Scénario de Wilfrid LUPANO

Dessins et couleurs de Jérémie MOREAU

 

Editions Delcourt, collection "Miracles", août 2012

96 pages

 

Thèmes : France/Angleterre, ennemis, xénophobie, Humain/Animal, Bêtise/Ignorance

 

Lecture Commune avec Nathalie.

 

Hartlepool, comté de Durham, Angleterre, époque napoléonienne.

 

Par une nuit tempétueuse, un homme et son fils, (le premier est aussi imposant que le second est petit) arrivent dans la bourgade côtière de Hartlepool.

Dans le même temps, un navire français fait naufrage et le ressac ramène sur la plage nombre de débris dont les habitants espèrent bien tirer profit.

Seuls deux survivants, éloignés l’un de l’autre, échouent sur le rivage.

Il y a Philip, enfant et jeune mousse, trouvé par Charly, le fils du visiteur, qui voit là l’occasion de n’être plus seul dans le « jeu » non innocent de la guerre français contre anglais que livrent les enfants de l’aubergiste, et Maire de la ville, contre lui.

Tu veux pas faire le Français avec moi ? Parce que chuis tout seul, dans le camp des Français.

Et il y a Nelson.

Son uniforme français, tricorne inclus, le voue à la vindicte populaire, au fiel facile de l'étranger alors même qu’aucun des hommes n’a jamais vu de Français, sauf un vieillard éclopé et bigleux.

Et encore !

-C’est un canon français qui m’a arraché les jambes, au siège de Québec, en 1759 ! Alors pour ce qui est des Français, je sais de quoi je parle !
Et celui-là, c’en est un parfaitement !

-Grand-père, comment peux-tu l’affirmer, tu ne vois plus rien !

-Pas besoin de voir, je les reconnais à l’odeur, moi, les Français ! Les Français, ça pue !

Il est fait prisonnier, non sans résistance – le Pasteur est mordu et soigné par le visiteur, qui est docteur et qui se demande bien quelle mâchoire humaine pourrait bien causer une telle morsure…

 

Dans la haine tenace de l'ennemi de toujours, mais ignorants de son aspect, ces humbles sujets de Sa Gracieuse Majesté, portés par leur Maire ambitieux, se persuadent qu’ils viennent de trouver là un espion mangeur de grenouilles et, mieux encore, de déjouer une invasion.

Rien que ça !

 

Un simulacre de procès se tient dans lequel les « preuves » de sa culpabilité d’être Français sont exposées. Le condamnant à être pendu.

 

En marge, les enfants (sans Charly ni Philip) sont aussi gagnés par l’« euphorie » et seule la petite fille du vieillard amputé s’interroge sur le cadavre…

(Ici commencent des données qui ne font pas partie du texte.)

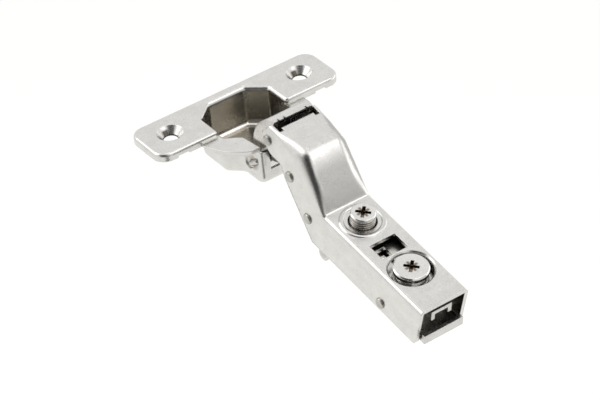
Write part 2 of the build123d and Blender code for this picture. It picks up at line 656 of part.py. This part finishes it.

Et si ce n’était pas un humain mais un singe ?

Son questionnement suscite la risée générale.

Un singe ?! Non mais ils sauraient le voir quand même si c’en était un, et puis, après tout, et surtout, il avait des habits de Français !!

Alors qu'importe!

 

Ce récit reprend un épisode supposé réel de la ville de Hartlepool. D’ailleurs, ses habitants, affublés du sobriquet peu flatteur de « Monkey hangers » (les pendeurs de singe), en jouent toujours, notamment ses politiques dans leurs campagnes (CLIC)

 

Les deux auteurs l’ont transformé en une fable universelle et grinçante pour mieux dénoncer la petitesse d’esprit, la xénophobie héréditaire, le nationalisme exacerbé, et l'ignorance qui mènent à des situations grotesques et cruelles.

Et l’on se dit que ce n’est pas possible, qu’ils vont bien se rendre compte de leur erreur, que cela est fait exprès…

Cela paraît incroyable et pourtant ! Cela a vraiment existé, à partir des guerres révolutionnaires et napoléoniennes, notamment en France entre 1870 et 1914 puis pendant la Première Guerre mondiale : l’ennemi allemand, le « barbare », était affublé de noms, physiques, caractéristiques et défauts des plus ridicules et caricaturaux. (CLIC)

 

A cela, les auteurs intègrent humour caustique et quiproquos, des personnages secondaires plus qu'intéressants, un mousse bilingue, un certain Charles Darwin, encore enfant, comme si cet épisode lui aurait été formateur.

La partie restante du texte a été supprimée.